In fact, if you had to name just one downside to the LS platform it’d be the multitude of individual names and how they all appear to mean absolutely nothing at all. LS1, LSX, LSA, LS2, LS9 – there are around 40 different flavours of LS engine ranging from 255hp 4.8-litre donks right through to 650+hp 6.2-litre powerhouses – and that’s without even considering the aftermarket options.
To help simplify things, we’ll break it down. The LS platform was the replacement for Chevy’s long-running small-block. When enough individual engine codes started popping up people grouped them into the LS(X) category, but they can be broken up into three distinct families.

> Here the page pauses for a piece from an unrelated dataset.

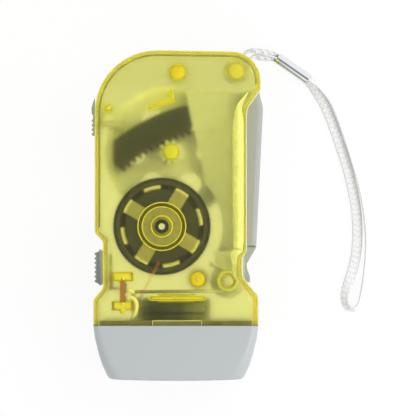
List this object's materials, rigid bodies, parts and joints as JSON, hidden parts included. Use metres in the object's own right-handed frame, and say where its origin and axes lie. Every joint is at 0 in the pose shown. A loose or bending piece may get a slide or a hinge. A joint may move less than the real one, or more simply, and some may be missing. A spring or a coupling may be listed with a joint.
{
  "type": "hand crank flashlight",
  "caption": "Squeeze-lever dynamo flashlight with a translucent casing, a sector gear train, a claw-pole generator, thumb sliders and a wrist strap.",
  "frame": {"origin": "on the flat back of the casing, on the head's centre line, half way along the 102 mm length", "axes": "+Z out of the back through the thickness to the front cover, +Y away from the lamp head, +X towards the squeeze lever"},
  "size_m": [0.0861, 0.1023, 0.03],
  "materials": {
    "case_plastic": "frosted translucent yellow",
    "grey_plastic": "smooth satin light grey",
    "clear_plastic": "clear polished",
    "mirror_coat": "vacuum silvered",
    "lamp_resin": "clear resin",
    "board": "brown paper laminate",
    "cell_steel": "nickel plated",
    "black_plastic": "moulded black",
    "bright_steel": "ground bright",
    "spring_steel": "dark oiled",
    "nylon": "natural nylon",
    "cup_iron": "dark sintered and painted",
    "sinter_bronze": "sintered, oiled",
    "zinc_plate": "zinc plated sheet",
    "copper": "enamelled copper",
    "slider_plastic": "satin mid grey",
    "white_lead": "white insulation",
    "screw_steel": "zinc plated",
    "white_braid": "white braid",
    "crimp_chrome": "bright plated"
  },
  "bodies": {
    "case": {"front_cover": "case_plastic", "rear_cover": "case_plastic", "head_bezel": "grey_plastic", "lens": "clear_plastic", "reflector": "mirror_coat", "leds": "lamp_resin", "led_board": "board", "button_cells": "cell_steel", "cell_cradle": "black_plastic", "cell_contacts": "cell_steel", "pivot_pin": "bright_steel", "return_spring": "spring_steel", "drive_axle": "bright_steel", "front_bush": "sinter_bronze", "rear_bush": "sinter_bronze", "stator_front_plate": "zinc_plate", "stator_rear_plate": "zinc_plate", "coil_bobbin": "black_plastic", "coil_winding": "copper", "coil_leads": "copper", "switch_board": "board", "led_wires": "white_lead", "case_screws": "screw_steel", "strap_cord": "white_braid", "strap_crimp": "crimp_chrome", "strap_webbing": "white_braid"},
    "lever": {"lever": "grey_plastic", "sector_gear": "black_plastic"},
    "pinion": {"drive_pinion": "nylon", "clutch_spring": "bright_steel"},
    "gear": {"drive_gear": "nylon"},
    "rotor": {"flywheel": "cup_iron", "magnet_ring": "cup_iron", "rotor_shaft": "bright_steel", "rotor_pinion": "nylon"},
    "switch": {"switch_slider": "slider_plastic", "switch_contact": "copper"},
    "lock": {"lock_slider": "slider_plastic"}
  },
  "joints": [
    {"name": "lever_hinge", "type": "hinge", "parent": "case", "child": "lever", "pos_m": [0.016, -0.0206, 0.0155], "axis": [0, 0, -1], "range_deg": [-3, 17], "stiffness_Nm_per_rad": 0.03, "springref_deg": 45.84},
    {"name": "pinion_spin", "type": "hinge", "parent": "case", "child": "pinion", "pos_m": [-0.00144, 0.01931, 0.0155], "axis": [0, 0, -1], "continuous": true},
    {"name": "gear_spin", "type": "hinge", "parent": "case", "child": "gear", "pos_m": [-0.00144, 0.01931, 0.011], "axis": [0, 0, -1], "continuous": true},
    {"name": "rotor_spin", "type": "hinge", "parent": "case", "child": "rotor", "pos_m": [-0.00435, -0.00376, 0.019], "axis": [0, 0, -1], "continuous": true},
    {"name": "switch_slide", "type": "slide", "parent": "case", "child": "switch", "axis": [0, 1, 0], "range_m": [0, 0.0018]},
    {"name": "lock_slide", "type": "slide", "parent": "case", "child": "lock", "axis": [0, -1, 0], "range_m": [0, 0.0024]}
  ],
  "couplings": [
    {"joint": "pinion_spin", "follows": "lever_hinge", "ratio": 14},
    {"joint": "gear_spin", "follows": "lever_hinge", "ratio": 14},
    {"joint": "rotor_spin", "follows": "lever_hinge", "ratio": -116.2}
  ]
}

Gen III ranges from 1997-2008 and includes the 5.7L LS1, truck-based 6.0L LQ9 and a host of other engines that mean nothing in Australia.
Gen IV ranges from 2007-2017 and brought us the 6.0L LS2 and 6.2L LS3, as well as the supercharged 6.2L LSA and about 20 other versions you’ll never see here.
And 2014+ brought us the Gen V that includes a whole bunch of Corvette engines we’ll never get either. With Gen IVs going down to 260hp, 4.8-litres and Gen III going up to 345hp, 6.0-litres, don’t try and decode any of the numbers – they don’t make sense anyway.